Ahmedabad — Narendra Modi’s Rs1-million pinstripe monogrammed suit which had been up for grabs at an auction in Surat in south Gujarat was finally handed to Lalji Patel, chairman of Dharmanandan Diamonds on Friday.
The diamond baron’s Rs43.1 million offer was the highest bid on the third and final day of the auction for the two-piece navy-blue suit that the prime minister wore during US President Barack Obama’s India visit last month.
“We will keep the suit as a reminder of the noble cause we took part in”, said the jubilant winner at the auction where 825 other gifts were also on display for sale at the Science Gallery in the diamond city.
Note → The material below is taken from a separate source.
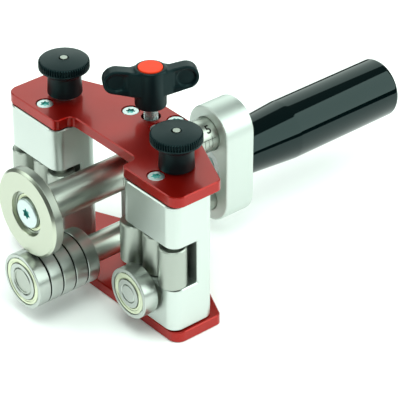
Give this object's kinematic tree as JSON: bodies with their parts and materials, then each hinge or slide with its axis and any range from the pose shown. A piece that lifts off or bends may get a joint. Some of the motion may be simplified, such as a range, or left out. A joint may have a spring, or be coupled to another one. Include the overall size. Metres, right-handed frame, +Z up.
{
  "type": "roller edge bender for sheet metal",
  "caption": "Hand-held roller edge bender for sheet metal: swinging guide blocks with rollers, a sliding two-shaft carriage with forming disc and bearing stack, wing clamp screw and bar handle.",
  "frame": {"origin": "middle of the bottom plate's underside, which the tool rests on", "axes": "+X to the right of someone who looks at the disc from the front; +Y back along the shafts to the handle; +Z up"},
  "size_m": [0.1112, 0.1998, 0.0937],
  "materials": {
    "red_plate": "red paint, satin",
    "aluminium_parts": "milled, fine brushed",
    "aluminium_blocks": "milled and blasted, clear anodised",
    "bronze_bushes": "sintered bronze, oiled",
    "zinc_hardware": "bright zinc plated",
    "ground_steel": "hardened and ground",
    "bearing_steel": "ground and honed",
    "bearing_shields": "ground ring with pressed shields",
    "spring_wire": "drawn spring wire",
    "black_nylon": "moulded, glass filled",
    "orange_cap": "moulded",
    "brass_parts": "turned",
    "shafts": "ground, hard chrome plated",
    "handle_plastic": "moulded, glossy black",
    "disc_steel": "turned, hardened and ground"
  },
  "bodies": {
    "frame": {"top_plate": "red_plate", "bottom_plate": "red_plate", "shaft_block": "aluminium_parts", "upper_shaft_bush": "bronze_bushes", "lower_shaft_bush": "bronze_bushes", "top_plate_screws": "zinc_hardware", "bottom_plate_screws": "zinc_hardware", "left_pivot_pins": "ground_steel", "right_pivot_pins": "ground_steel", "left_plunger_sleeve": "zinc_hardware", "right_plunger_sleeve": "zinc_hardware", "left_plunger_spring": "spring_wire", "right_plunger_spring": "spring_wire"},
    "carriage": {"upper_shaft": "shafts", "lower_shaft": "shafts", "yoke": "aluminium_parts", "shaft_end_screws": "zinc_hardware", "handle": "handle_plastic", "handle_insert": "brass_parts", "handle_bolt": "zinc_hardware", "disc_bearing_inner": "bearing_steel", "disc_balls": "bearing_steel", "disc_screw": "zinc_hardware", "stack_inner_rings": "bearing_steel", "stack_shims": "zinc_hardware", "stack_balls": "bearing_steel"},
    "disc": {"forming_disc": "disc_steel", "disc_bearing_outer": "bearing_steel"},
    "stack_1": {"stack_bearing_1": "bearing_shields"},
    "stack_2": {"stack_bearing_2": "bearing_shields"},
    "stack_3": {"stack_bearing_3": "bearing_shields"},
    "stack_4": {"stack_bearing_4": "bearing_shields"},
    "stack_5": {"stack_bearing_5": "bearing_shields"},
    "left_guide": {"left_guide_block": "aluminium_blocks", "left_roller_pins": "ground_steel", "left_support_axle": "ground_steel", "left_support_inner_ring": "bearing_steel", "left_support_balls": "bearing_steel"},
    "left_outer_roll": {"left_outer_roller": "ground_steel"},
    "left_middle_roll": {"left_middle_roller": "ground_steel"},
    "left_inner_roll": {"left_inner_roller": "ground_steel"},
    "left_support": {"left_support_bearing": "bearing_shields"},
    "left_plunger": {"left_plunger_pin": "ground_steel", "left_knob": "black_nylon"},
    "right_guide": {"right_guide_block": "aluminium_blocks", "right_roller_pins": "ground_steel", "right_support_axle": "ground_steel", "right_support_inner_ring": "bearing_steel", "right_support_balls": "bearing_steel"},
    "right_outer_roll": {"right_outer_roller": "ground_steel"},
    "right_middle_roll": {"right_middle_roller": "ground_steel"},
    "right_inner_roll": {"right_inner_roller": "ground_steel"},
    "right_support": {"right_support_bearing": "bearing_shields"},
    "right_plunger": {"right_plunger_pin": "ground_steel", "right_knob": "black_nylon"},
    "pad": {"clamp_pad": "brass_parts"},
    "wing": {"wing_knob": "black_nylon", "wing_cap": "orange_cap", "wing_stud": "zinc_hardware"}
  },
  "joints": [
    {"name": "depth_slide", "type": "slide", "parent": "frame", "child": "carriage", "axis": [0, 1, 0], "range_m": [-0.02, 0.023]},
    {"name": "disc_spin", "type": "hinge", "parent": "carriage", "child": "disc", "pos_m": [0, -0.0535, 0.0495], "axis": [0, 1, 0], "continuous": true},
    {"name": "stack_1_spin", "type": "hinge", "parent": "carriage", "child": "stack_1", "pos_m": [0, -0.0539, 0.018], "axis": [0, 1, 0], "continuous": true},
    {"name": "stack_2_spin", "type": "hinge", "parent": "carriage", "child": "stack_2", "pos_m": [0, -0.0476, 0.018], "axis": [0, 1, 0], "continuous": true},
    {"name": "stack_3_spin", "type": "hinge", "parent": "carriage", "child": "stack_3", "pos_m": [0, -0.0413, 0.018], "axis": [0, 1, 0], "continuous": true},
    {"name": "stack_4_spin", "type": "hinge", "parent": "carriage", "child": "stack_4", "pos_m": [0, -0.035, 0.018], "axis": [0, 1, 0], "continuous": true},
    {"name": "stack_5_spin", "type": "hinge", "parent": "carriage", "child": "stack_5", "pos_m": [0, -0.0287, 0.018], "axis": [0, 1, 0], "continuous": true},
    {"name": "left_guide_swing", "type": "hinge", "parent": "frame", "child": "left_guide", "pos_m": [-0.0364, -0.0155, 0.035], "axis": [0, 0, 1], "range_deg": [-8, 8]},
    {"name": "left_outer_roller_spin", "type": "hinge", "parent": "left_guide", "child": "left_outer_roll", "pos_m": [-0.0485, -0.0174, 0.0345], "axis": [0, 0, 1], "continuous": true},
    {"name": "left_middle_roller_spin", "type": "hinge", "parent": "left_guide", "child": "left_middle_roll", "pos_m": [-0.0364, -0.0155, 0.0345], "axis": [0, 0, 1], "continuous": true},
    {"name": "left_inner_roller_spin", "type": "hinge", "parent": "left_guide", "child": "left_inner_roll", "pos_m": [-0.0243, -0.0174, 0.0345], "axis": [0, 0, 1], "continuous": true},
    {"name": "left_support_spin", "type": "hinge", "parent": "left_guide", "child": "left_support", "pos_m": [-0.0356, -0.0267, 0.019], "axis": [0, 1, 0], "continuous": true},
    {"name": "left_plunger_lift", "type": "slide", "parent": "frame", "child": "left_plunger", "axis": [0, 0, 1], "range_m": [0, 0.005], "stiffness_N_per_m": 400, "springref_m": -0.01, "deforming": ["left_plunger_spring"]},
    {"name": "right_guide_swing", "type": "hinge", "parent": "frame", "child": "right_guide", "pos_m": [0.0364, -0.0155, 0.035], "axis": [0, 0, 1], "range_deg": [-8, 8]},
    {"name": "right_outer_roller_spin", "type": "hinge", "parent": "right_guide", "child": "right_outer_roll", "pos_m": [0.0485, -0.0174, 0.0345], "axis": [0, 0, 1], "continuous": true},
    {"name": "right_middle_roller_spin", "type": "hinge", "parent": "right_guide", "child": "right_middle_roll", "pos_m": [0.0364, -0.0155, 0.0345], "axis": [0, 0, 1], "continuous": true},
    {"name": "right_inner_roller_spin", "type": "hinge", "parent": "right_guide", "child": "right_inner_roll", "pos_m": [0.0243, -0.0174, 0.0345], "axis": [0, 0, 1], "continuous": true},
    {"name": "right_support_spin", "type": "hinge", "parent": "right_guide", "child": "right_support", "pos_m": [0.0356, -0.0267, 0.019], "axis": [0, 1, 0], "continuous": true},
    {"name": "right_plunger_lift", "type": "slide", "parent": "frame", "child": "right_plunger", "axis": [0, 0, 1], "range_m": [0, 0.005], "stiffness_N_per_m": 400, "springref_m": -0.01, "deforming": ["right_plunger_spring"]},
    {"name": "pad_lift", "type": "slide", "parent": "frame", "child": "pad", "axis": [0, 0, 1], "range_m": [0, 0.001]},
    {"name": "wing_turn", "type": "hinge", "parent": "pad", "child": "wing", "pos_m": [0, 0.0115, 0.08], "axis": [0, 0, 1], "range_deg": [0, 360]}
  ],
  "couplings": [
    {"joint": "wing_turn", "follows": "pad_lift", "rad_per_m": 6283.2}
  ]
}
A Rs50 million bid received after the 5pm deadline was rejected, Patel told journalists.
Earlier in the day, the bidders, including billionaire builders, diamond traders and other businessmen, quoted offers ranging from Rs25 million to Rs28.9 million for the suit gifted to Modi by NRI businessman Ramesh Virani while inviting him for his son’s wedding on January 26 during the mid-January Vibrant Gujarat Global Investors’ Summit in Gandhinagar.
On the second day of the auction on Thursday, the highest bid was from Surat-based diamond trader Mukesh Patel who offered Rs 14.8 million for the suit for which the bidding had started with Rs1.1 million on the first day.
Modi’s suit and 464 other items that he had received as gifts during his nine-month-long tenure had gone under the hammer for collecting funds for the prime minister’s ambitious ‘Clean Ganga Mission’.
Also on display at the auction are 361 gifts received by Gujarat Chief Minister Anandi Patel with the collections to be used for girls’ education in the state.
A group of Congress workers in the diamond city had staged protests outside the auction venue to demand suspension of the auction where, the party said, idols of Hindu deities were also being sold.
Gujarat Congress president Arjun Modhwadia told Khaleej Times that when most parts of the state were under the swine flu threat and scores of people had succumbed to the deadly disease, Modi was “trying to gain undue publicity through the public auction”.